*YOUR GOAL*: Every line that contains the word "points" should be copied.

*DATA SHOWN*:
---+---
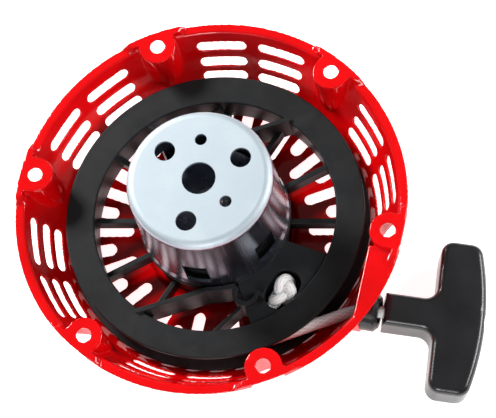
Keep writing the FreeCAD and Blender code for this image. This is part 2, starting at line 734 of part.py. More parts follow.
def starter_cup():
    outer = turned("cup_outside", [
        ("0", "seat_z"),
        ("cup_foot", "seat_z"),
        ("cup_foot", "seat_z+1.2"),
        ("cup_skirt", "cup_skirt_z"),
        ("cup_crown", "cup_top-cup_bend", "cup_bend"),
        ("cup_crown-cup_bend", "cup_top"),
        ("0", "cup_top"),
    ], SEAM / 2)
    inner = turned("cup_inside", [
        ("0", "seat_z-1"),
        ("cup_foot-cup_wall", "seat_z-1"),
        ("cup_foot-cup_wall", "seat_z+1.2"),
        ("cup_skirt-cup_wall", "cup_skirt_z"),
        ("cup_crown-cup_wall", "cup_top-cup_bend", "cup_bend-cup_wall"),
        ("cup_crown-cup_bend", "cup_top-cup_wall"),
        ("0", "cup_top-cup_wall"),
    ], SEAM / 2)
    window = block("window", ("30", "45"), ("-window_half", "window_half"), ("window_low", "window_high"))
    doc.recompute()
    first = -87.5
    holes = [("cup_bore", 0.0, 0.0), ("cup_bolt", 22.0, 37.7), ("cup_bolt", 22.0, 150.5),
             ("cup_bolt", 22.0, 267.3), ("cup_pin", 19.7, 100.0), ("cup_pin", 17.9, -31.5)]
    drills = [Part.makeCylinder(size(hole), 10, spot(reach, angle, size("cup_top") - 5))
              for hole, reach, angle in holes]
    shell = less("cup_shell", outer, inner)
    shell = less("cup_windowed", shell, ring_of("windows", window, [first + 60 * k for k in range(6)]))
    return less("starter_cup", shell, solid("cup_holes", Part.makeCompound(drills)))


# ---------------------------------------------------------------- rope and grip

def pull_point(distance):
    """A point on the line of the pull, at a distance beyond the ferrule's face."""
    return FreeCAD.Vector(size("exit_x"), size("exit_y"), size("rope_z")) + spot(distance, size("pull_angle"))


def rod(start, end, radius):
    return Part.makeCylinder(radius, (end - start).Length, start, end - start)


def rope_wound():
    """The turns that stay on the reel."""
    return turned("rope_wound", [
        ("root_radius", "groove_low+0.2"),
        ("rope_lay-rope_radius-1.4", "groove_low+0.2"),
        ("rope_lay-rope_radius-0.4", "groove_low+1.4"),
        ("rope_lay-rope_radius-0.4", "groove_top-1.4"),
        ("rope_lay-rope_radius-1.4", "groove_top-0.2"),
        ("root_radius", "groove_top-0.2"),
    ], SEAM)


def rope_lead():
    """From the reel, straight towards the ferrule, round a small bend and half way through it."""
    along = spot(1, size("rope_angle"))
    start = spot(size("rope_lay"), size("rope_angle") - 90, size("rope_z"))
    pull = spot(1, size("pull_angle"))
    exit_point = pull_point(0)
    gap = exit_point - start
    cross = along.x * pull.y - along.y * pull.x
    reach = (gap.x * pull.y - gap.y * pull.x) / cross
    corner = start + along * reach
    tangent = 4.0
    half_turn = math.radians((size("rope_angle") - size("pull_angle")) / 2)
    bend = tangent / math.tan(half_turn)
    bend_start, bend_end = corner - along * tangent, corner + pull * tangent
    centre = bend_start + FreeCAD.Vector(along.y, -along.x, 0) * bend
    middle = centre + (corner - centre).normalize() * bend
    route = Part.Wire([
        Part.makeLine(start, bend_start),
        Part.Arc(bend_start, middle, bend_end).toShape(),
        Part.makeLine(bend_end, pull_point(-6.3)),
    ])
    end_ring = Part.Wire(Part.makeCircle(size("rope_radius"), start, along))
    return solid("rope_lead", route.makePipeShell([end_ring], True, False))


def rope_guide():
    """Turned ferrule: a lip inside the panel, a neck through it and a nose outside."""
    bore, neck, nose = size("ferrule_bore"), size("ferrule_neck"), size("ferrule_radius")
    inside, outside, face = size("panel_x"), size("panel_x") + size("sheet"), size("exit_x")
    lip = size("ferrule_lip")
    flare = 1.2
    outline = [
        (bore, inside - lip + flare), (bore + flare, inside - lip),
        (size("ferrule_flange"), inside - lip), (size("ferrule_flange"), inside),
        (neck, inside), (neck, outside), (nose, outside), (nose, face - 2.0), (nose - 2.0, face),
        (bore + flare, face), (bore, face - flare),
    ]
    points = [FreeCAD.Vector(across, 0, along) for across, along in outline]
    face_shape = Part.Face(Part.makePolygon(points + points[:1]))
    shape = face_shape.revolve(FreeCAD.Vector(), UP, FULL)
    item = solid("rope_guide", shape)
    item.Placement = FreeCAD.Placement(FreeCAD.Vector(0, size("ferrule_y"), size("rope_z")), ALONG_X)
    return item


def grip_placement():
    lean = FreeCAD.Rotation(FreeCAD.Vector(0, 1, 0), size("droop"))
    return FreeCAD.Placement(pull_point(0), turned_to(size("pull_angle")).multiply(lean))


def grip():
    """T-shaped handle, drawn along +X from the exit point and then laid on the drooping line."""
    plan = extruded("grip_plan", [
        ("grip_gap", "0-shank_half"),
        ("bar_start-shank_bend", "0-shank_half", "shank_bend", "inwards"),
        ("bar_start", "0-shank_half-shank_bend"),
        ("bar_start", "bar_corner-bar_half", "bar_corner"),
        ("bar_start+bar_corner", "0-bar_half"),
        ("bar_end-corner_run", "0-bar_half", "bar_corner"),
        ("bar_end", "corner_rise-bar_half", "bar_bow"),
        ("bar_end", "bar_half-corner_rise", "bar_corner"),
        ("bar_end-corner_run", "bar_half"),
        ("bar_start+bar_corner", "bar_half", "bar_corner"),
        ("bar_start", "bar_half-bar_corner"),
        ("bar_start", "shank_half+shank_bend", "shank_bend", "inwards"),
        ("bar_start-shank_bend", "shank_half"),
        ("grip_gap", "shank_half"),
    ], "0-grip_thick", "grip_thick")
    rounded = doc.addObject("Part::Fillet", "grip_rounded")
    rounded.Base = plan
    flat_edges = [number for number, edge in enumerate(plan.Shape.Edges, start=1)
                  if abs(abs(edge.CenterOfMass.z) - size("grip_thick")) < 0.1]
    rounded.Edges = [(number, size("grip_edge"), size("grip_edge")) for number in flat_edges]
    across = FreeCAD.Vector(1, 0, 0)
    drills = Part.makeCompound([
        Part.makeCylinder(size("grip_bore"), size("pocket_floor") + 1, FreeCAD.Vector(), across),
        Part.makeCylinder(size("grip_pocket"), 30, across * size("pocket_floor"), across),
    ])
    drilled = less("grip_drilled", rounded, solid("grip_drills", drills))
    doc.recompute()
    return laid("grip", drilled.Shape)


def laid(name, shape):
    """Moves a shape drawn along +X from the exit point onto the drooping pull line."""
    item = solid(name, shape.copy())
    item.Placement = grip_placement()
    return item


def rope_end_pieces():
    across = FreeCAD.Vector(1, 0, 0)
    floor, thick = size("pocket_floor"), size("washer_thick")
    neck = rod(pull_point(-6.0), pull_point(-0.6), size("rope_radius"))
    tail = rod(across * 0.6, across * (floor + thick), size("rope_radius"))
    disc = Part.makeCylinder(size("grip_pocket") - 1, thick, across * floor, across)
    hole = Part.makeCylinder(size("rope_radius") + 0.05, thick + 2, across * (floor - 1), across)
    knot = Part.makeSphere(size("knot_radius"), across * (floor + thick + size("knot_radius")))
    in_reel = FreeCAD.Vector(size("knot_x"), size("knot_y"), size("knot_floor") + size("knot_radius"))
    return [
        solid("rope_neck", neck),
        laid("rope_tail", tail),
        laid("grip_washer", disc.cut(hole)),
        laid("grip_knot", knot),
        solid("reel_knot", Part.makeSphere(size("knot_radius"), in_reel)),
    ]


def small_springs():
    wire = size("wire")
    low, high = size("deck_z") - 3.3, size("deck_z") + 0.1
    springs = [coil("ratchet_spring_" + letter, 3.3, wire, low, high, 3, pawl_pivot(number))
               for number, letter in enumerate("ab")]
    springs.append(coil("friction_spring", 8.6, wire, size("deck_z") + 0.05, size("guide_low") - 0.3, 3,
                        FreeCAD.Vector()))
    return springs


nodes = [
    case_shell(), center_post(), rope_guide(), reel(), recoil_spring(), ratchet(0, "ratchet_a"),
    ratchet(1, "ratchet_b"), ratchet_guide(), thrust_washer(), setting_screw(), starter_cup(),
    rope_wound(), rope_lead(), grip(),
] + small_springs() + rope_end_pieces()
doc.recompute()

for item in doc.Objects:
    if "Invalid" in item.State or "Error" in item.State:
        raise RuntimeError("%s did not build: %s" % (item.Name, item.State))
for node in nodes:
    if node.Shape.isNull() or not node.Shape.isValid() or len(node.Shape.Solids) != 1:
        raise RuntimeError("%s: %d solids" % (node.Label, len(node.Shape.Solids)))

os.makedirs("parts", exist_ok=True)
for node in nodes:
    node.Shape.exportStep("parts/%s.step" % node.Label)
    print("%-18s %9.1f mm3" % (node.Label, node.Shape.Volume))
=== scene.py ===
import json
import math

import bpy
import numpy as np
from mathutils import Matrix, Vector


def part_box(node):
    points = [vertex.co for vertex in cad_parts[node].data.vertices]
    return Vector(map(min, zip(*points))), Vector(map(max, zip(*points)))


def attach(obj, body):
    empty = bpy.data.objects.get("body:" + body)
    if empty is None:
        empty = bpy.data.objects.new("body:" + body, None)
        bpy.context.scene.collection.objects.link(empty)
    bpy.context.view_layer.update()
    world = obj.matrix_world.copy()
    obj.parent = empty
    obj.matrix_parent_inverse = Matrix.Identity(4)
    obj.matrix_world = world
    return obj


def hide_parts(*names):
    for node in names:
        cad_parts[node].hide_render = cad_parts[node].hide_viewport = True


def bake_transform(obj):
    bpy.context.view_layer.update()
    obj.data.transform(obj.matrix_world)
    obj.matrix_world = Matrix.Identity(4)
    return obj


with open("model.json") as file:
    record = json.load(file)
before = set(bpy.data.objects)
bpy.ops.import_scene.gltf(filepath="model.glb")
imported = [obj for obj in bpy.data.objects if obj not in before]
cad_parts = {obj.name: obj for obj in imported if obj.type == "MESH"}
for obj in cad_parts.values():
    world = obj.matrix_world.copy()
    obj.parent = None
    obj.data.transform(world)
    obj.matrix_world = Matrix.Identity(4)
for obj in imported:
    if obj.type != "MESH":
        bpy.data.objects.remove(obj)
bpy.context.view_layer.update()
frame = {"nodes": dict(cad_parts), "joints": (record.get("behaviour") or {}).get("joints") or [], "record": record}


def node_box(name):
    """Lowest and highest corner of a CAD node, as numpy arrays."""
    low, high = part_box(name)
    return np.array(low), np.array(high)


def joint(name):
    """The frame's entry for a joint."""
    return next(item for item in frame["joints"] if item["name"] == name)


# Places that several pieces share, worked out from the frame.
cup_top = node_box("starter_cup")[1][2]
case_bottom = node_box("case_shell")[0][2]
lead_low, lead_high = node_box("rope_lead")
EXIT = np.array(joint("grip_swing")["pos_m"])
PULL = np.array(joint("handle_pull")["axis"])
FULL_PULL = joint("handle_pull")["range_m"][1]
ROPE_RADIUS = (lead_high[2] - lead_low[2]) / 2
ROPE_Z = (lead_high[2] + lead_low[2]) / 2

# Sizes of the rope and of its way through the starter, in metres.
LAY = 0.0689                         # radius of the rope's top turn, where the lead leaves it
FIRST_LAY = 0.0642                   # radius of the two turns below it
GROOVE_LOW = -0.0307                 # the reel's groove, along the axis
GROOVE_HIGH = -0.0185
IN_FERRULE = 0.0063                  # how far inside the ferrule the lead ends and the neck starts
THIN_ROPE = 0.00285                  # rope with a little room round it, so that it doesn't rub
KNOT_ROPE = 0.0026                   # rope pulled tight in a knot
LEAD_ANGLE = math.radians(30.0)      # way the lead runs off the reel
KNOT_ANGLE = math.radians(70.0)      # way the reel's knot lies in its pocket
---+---
*SOLVED EXERCISE*:
    points = [FreeCAD.Vector(across, 0, along) for across, along in outline]
    face_shape = Part.Face(Part.makePolygon(points + points[:1]))
    points = [vertex.co for vertex in cad_parts[node].data.vertices]
    return Vector(map(min, zip(*points))), Vector(map(max, zip(*points)))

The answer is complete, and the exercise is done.